In a typical year in the United States, the number of fatalities from drunk drivers and homicides is just about even. We don't like to think of ourselves as potential murderers, but we are every time we go out drinking and get behind the wheel.

Now we have the example of Hancock, who was driving with a blood-alcohol content almost twice the legal limit, and the only good part of this sad story is that he didn't kill anyone else when he crashed into a tow truck.
Will this be enough to serve as a cautionary tale to athletes or anyone else?

The Cardinals say the risk of driving drunk is addressed during the annual presentations by Major League Baseball during spring training. And La Russa had just met with Hancock to address concerns about Hancock's behavior when Hancock was late to a game after being out all night.
"I did have a very serious heart-to-heart with Josh on Thursday," La Russa said at the news conference. "Here it is Saturday [night], he's still drinking, and crashing. Maybe I could do a better job in my conversations, but I pulled out all the stops."

The problem is, no words from La Russa or the Cardinals could carry any weight as long as their actions didn't back them up. La Russa drove while drunk, and nothing came of it from the Cardinals (or, for that matter, the commissioner's office).

Perhaps Hancock's drinking issues were so deeply ingrained that no amount of examples the Cardinals set could have helped him. But they can't say they were completely proactive in this case.
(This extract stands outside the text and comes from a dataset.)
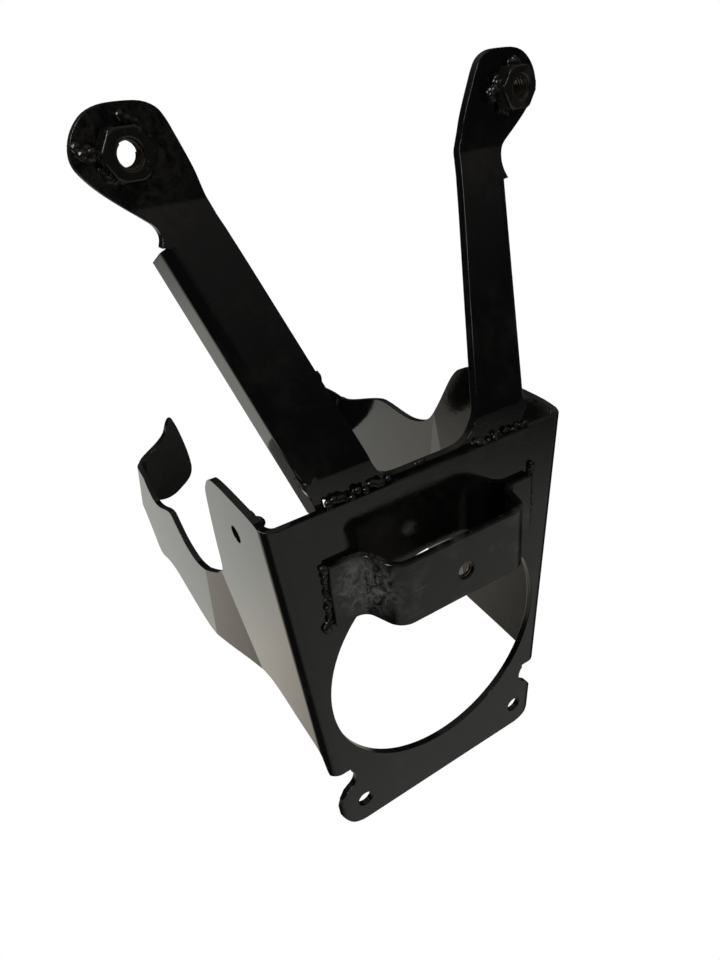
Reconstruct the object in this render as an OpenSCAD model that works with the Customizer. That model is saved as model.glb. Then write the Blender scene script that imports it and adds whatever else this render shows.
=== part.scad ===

In the wake of the reports following the crash that Hancock was drunk, the Cardinals have banned alcohol from the home clubhouse and from team flights back to St. Louis. It's a way of acknowledging the organization has responsibility and can set an example, but it doesn't completely address the issue.

Hancock and La Russa weren't coming from the stadium or the airport when they got drunk. It's about a mind-set, and I'm not sure that mind-set is completely changed.

On Friday, La Russa was asked how he was dealing with the multitude of issues facing the Cardinals, including his own arrest.

La Russa said he was worried about Hancock's family, as well as other members of the Cardinals organization who had lost parents recently.

"My problem in Florida," and here he shrugged his shoulders, "is way down the list. It doesn't affect how I concern myself with those things."

If a drunk-driving arrest is still treated with a shrug, I'm afraid we haven't seen the last alcohol-related traffic fatality in baseball.